Model of electron and ion distributions in the plasma sheet boundary layer

Abstract

Electron and ion velocity space distributions in the plasma sheet boundary layer have distinct features and exhibit a characteristic evolution with depth in the boundary layer. Near the lobeward edge of the layer, enhanced earthward and tailward directed electron flux is observed. Somewhat deeper in the boundary layer, earthward and tailward directed ion beams are observed. The electron and ion beams have low‐speed cutoffs, and the earthward directed beams are consistently observed at lower speeds than the simultaneously observed tailward directed beams. The ion distributions evolve from magnetic‐field‐aligned beams, to “kidney bean” shaped distributions, to isotropic shells with increasing equatorward penetration into the boundary layer. A two‐dimensional model based on quasi‐steady reconnection occurring in the distant magnetotail is able to reproduce all of these observed features in the electron and ion distribution functions.
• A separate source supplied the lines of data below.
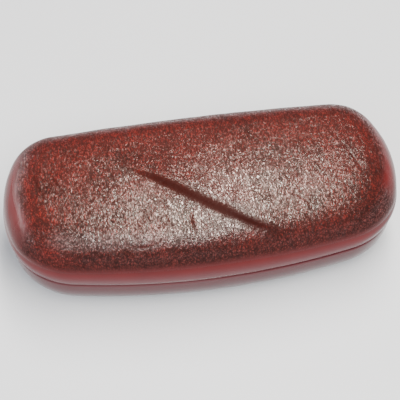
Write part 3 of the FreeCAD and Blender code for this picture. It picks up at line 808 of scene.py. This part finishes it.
inner_looks = {
    "shell_steel": plated_steel("shell_steel", (0.62, 0.62, 0.60), 0.36, (0.2, 3, 3)),
    "hinge_steel": plated_steel("hinge_steel", (0.70, 0.69, 0.66), 0.3, (0.3, 4, 4)),
    "rivet_steel": plated_steel("rivet_steel", (0.74, 0.72, 0.68), 0.25, (4, 4, 4)),
    "adhesive_felt": felt(),
}
inner_nodes = {
    "shell_steel": ["lid_shell", "base_shell"],
    "hinge_steel": ["lid_hinge_leaf", "base_hinge_leaf", "hinge_pin"],
    "rivet_steel": ["lid_rivets", "base_rivets"],
    "adhesive_felt": ["lid_pad", "base_pad"],
}
for name, members in inner_nodes.items():
    for member in members:
        materials = frame["nodes"][member].data.materials
        materials.clear()
        materials.append(inner_looks[name])


# ---- floor, lights and camera --------------------------------------------------------------------
def pale_floor():
    look = Look("pale_floor", Specular_IOR_Level=0.2, Emission_Color=(1, 1, 1, 1), Emission_Strength=0.1)
    tone = look.noise(look.place, 3.0, 2)
    look.set(Base_Color=look.mix(tone, (0.30, 0.32, 0.36), (0.32, 0.34, 0.38)))
    look.set(Roughness=look.remap(tone, 0, 1, 0.8, 0.9))
    bpy.ops.mesh.primitive_plane_add(size=6, location=(0, 0, 0))
    floor = bpy.context.object
    floor.name = "floor"
    floor.data.materials.append(look.material)


def from_angles(azimuth, elevation):
    """A unit vector: azimuth 0 is in front of the case (-Y) and grows towards +X, in degrees."""
    turn, lift = math.radians(azimuth), math.radians(elevation)
    return Vector((math.sin(turn) * math.cos(lift), -math.cos(turn) * math.cos(lift), math.sin(lift)))


def facing_case(place, up):
    """The matrix of something at place, from the case's middle, that looks at it along its own -Z."""
    z = Vector(place).normalized()
    x = Vector(up).cross(z).normalized()
    turn = Matrix((x, z.cross(x), z)).transposed().to_4x4()
    return Matrix.Translation(TARGET + Vector(place)) @ turn


def softbox(name, place, up, size, radiance, colour):
    """A rectangular light that faces the case. size is (across, along up)."""
    lamp = bpy.data.lights.new(name, "AREA")
    lamp.shape = "RECTANGLE"
    lamp.size, lamp.size_y = size
    lamp.color = colour
    lamp.energy = radiance * math.pi * size[0] * size[1]
    holder = bpy.data.objects.new(name, lamp)
    holder.matrix_world = facing_case(place, up)
    bpy.context.scene.collection.objects.link(holder)


TARGET = Vector((0, CENTRE_Y, LID_LOW))
CAMERA_DISTANCE = 573.6 * MM

pale_floor()
softbox("overhead", (0.13, -0.08, 0.75), (0, 1, 0), (0.19, 1.40), 60.0, (1.0, 0.92, 0.80))
softbox("left_strip", from_angles(-112, 6) * 0.7, (0, 0, 1), (1.1, 0.015), 150.0, (1.0, 0.95, 0.95))
softbox("front_fill", from_angles(-25, 42) * 0.9, (0, 0, 1), (0.9, 0.6), 8.0, (1.0, 0.98, 0.96))

world = bpy.data.worlds.new("studio")
world.use_nodes = True
world.node_tree.nodes["Background"].inputs["Color"].default_value = (0.9, 0.95, 1, 1)
world.node_tree.nodes["Background"].inputs["Strength"].default_value = 0.1
bpy.context.scene.world = world

lens = bpy.data.cameras.new("camera")
lens.lens = 124.56
lens.sensor_width = 36
lens.shift_x, lens.shift_y = -0.0056, 0.0197
camera = bpy.data.objects.new("camera", lens)
camera.matrix_world = facing_case(from_angles(-8.96, 52.22) * CAMERA_DISTANCE, (0, 0, 1))
bpy.context.scene.collection.objects.link(camera)
bpy.context.scene.camera = camera
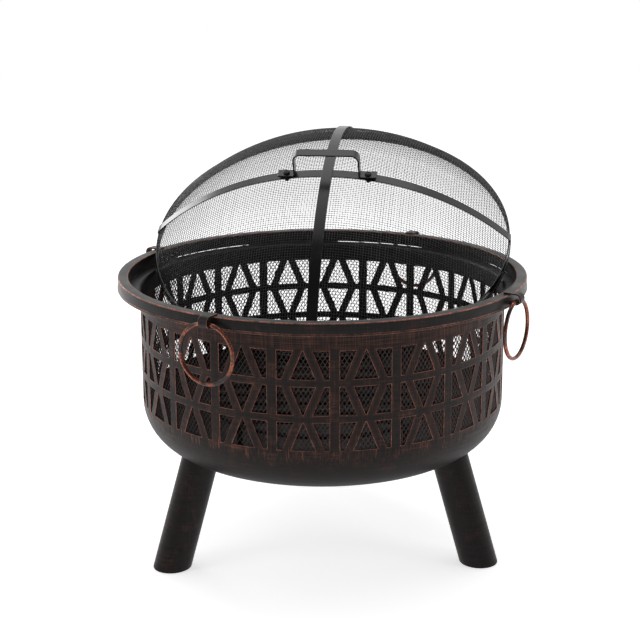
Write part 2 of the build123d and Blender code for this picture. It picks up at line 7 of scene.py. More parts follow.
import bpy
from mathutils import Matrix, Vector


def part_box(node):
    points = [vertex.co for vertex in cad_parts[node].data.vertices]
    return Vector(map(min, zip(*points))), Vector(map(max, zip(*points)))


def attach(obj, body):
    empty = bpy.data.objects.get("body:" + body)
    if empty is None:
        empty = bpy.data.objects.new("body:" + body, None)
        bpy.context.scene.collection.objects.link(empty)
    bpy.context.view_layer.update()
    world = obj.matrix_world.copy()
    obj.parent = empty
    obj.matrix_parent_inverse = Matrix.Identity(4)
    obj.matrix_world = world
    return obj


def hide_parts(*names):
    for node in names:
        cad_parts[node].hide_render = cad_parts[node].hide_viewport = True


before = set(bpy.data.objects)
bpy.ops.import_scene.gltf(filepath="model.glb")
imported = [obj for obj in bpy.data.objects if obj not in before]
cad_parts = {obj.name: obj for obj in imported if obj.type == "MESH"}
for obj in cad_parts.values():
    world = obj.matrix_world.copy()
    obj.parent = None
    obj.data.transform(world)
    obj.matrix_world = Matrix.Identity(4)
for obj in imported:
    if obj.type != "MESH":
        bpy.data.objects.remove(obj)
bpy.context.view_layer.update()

# %% Tools for the lesson
import math

import bmesh
import bpy
from mathutils import Matrix, Vector

MM = 0.001

# %% [markdown]
# ## Where things are
# Every size comes back to the bowl's upright axis and to the top of the rim. Both are read from the packed
# boxes, so that a new pack would carry the looks along with it. Headings are counted as on the real pit:
# 0 is the front, and they grow to the right.

# %% Axis and heights
bowl_low, bowl_high = (Vector(c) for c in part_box("bowl"))
rim_low, rim_high = (Vector(c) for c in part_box("rim_ring"))
AXIS = Vector(((bowl_low.x + bowl_high.x) / 2, (bowl_low.y + bowl_high.y) / 2, 0))
RIM_TOP = rim_high.z
BOWL_UNDER = bowl_low.z
SHEET, WALL_R = 1.6 * MM, 335.6 * MM


def outward(heading):
    """Unit vector away from the bowl's axis at a heading."""
    a = math.radians(heading)
    return Vector((math.sin(a), -math.cos(a), 0))


def along(heading):
    """Unit vector round the bowl at a heading."""
    a = math.radians(heading)
    return Vector((math.cos(a), math.sin(a), 0))


print("axis at y", round(AXIS.y, 4), "rim top", round(RIM_TOP, 4))

# %% [markdown]
# ## A short way to build node trees
# Materials and Geometry Nodes are both trees of nodes. One helper adds a node, sets its properties, and
# fills its sockets, so that a finish below reads as a list of steps.

# %% Node helper
def add(tree, kind, inputs=None, **settings):
    """Add one node; an input is a value or another node's output, keyed by name or number."""
    node = tree.nodes.new(kind)
    for key, value in settings.items():
        setattr(node, key, value)
    for key, value in (inputs or {}).items():
        if isinstance(value, bpy.types.NodeSocket):
            tree.links.new(value, node.inputs[key])
        else:
            node.inputs[key].default_value = value
    return node


def sums(tree, operation, a, *others):
    """Arithmetic, in a material or in Geometry Nodes; further values are taken in one after another."""
    for b in others or (0.0,):
        a = add(tree, "ShaderNodeMath", {0: a, 1: b}, operation=operation).outputs[0]
    return a


def times(tree, *factors):
    return sums(tree, "MULTIPLY", *factors)


def plus(tree, *parts):
    return sums(tree, "ADD", *parts)


def minus(tree, a, b):
    return sums(tree, "SUBTRACT", a, b)


def share(tree, a, b):
    return sums(tree, "DIVIDE", a, b)


print("node helper ready")

# %% [markdown]
# ## Marks in a finish
# Oil-rubbed bronze is painted near black, then brushed over level and upright, so that copper shows in
# fine crossing streaks and along edges. A streak is noise stretched along one direction. Object coordinates
# are used, because each piece's place is in its mesh, so streaks run level round the bowl.

# %% Helpers for finishes
def colour(r, g, b):
    """A colour in linear light, fully opaque."""
    return (r, g, b, 1.0)


def marks(tree, scale, low, high, detail=3.0):
    """Noise stretched by a scale for each direction (per metre), turned into a 0 to 1 mask."""
    where = add(tree, "ShaderNodeTexCoord").outputs["Object"]
    stretched = add(tree, "ShaderNodeMapping", {"Vector": where, "Scale": scale}).outputs[0]
    noise = add(tree, "ShaderNodeTexNoise",
                {"Vector": stretched, "Scale": 1.0, "Detail": detail, "Roughness": 0.6})
    return add(tree, "ShaderNodeMapRange",
               {"Value": noise.outputs[0], "From Min": low, "From Max": high},
               interpolation_type="SMOOTHSTEP").outputs[0]


def spread(tree, mask, low, high):
    """Turn a 0 to 1 mask into a range, such as a roughness."""
    return add(tree, "ShaderNodeMapRange", {"Value": mask, "To Min": low, "To Max": high}).outputs[0]


def paint_over(tree, mask, under, over):
    """Lay one colour over another where the mask is 1."""
    return add(tree, "ShaderNodeMix", {0: mask, 6: under, 7: over}, data_type="RGBA").outputs[2]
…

The essential features of the model are the finite time‐of‐flight effect (velocity filter effect), conservation of energy, and conservation of magnetic moment as the particles stream from the low magnetic field region near the central plasma sheet to the higher field region in the boundary layer. The model can be used to estimate the central plasma sheet density, temperature, and bulk flow speed as functions of position earthward of a reconnection site from observed plasma sheet boundary layer distributions. These plasma distributions obtained from the model may be useful in determining the stability of the boundary layer plasma to various electrostatic and electromagnetic modes.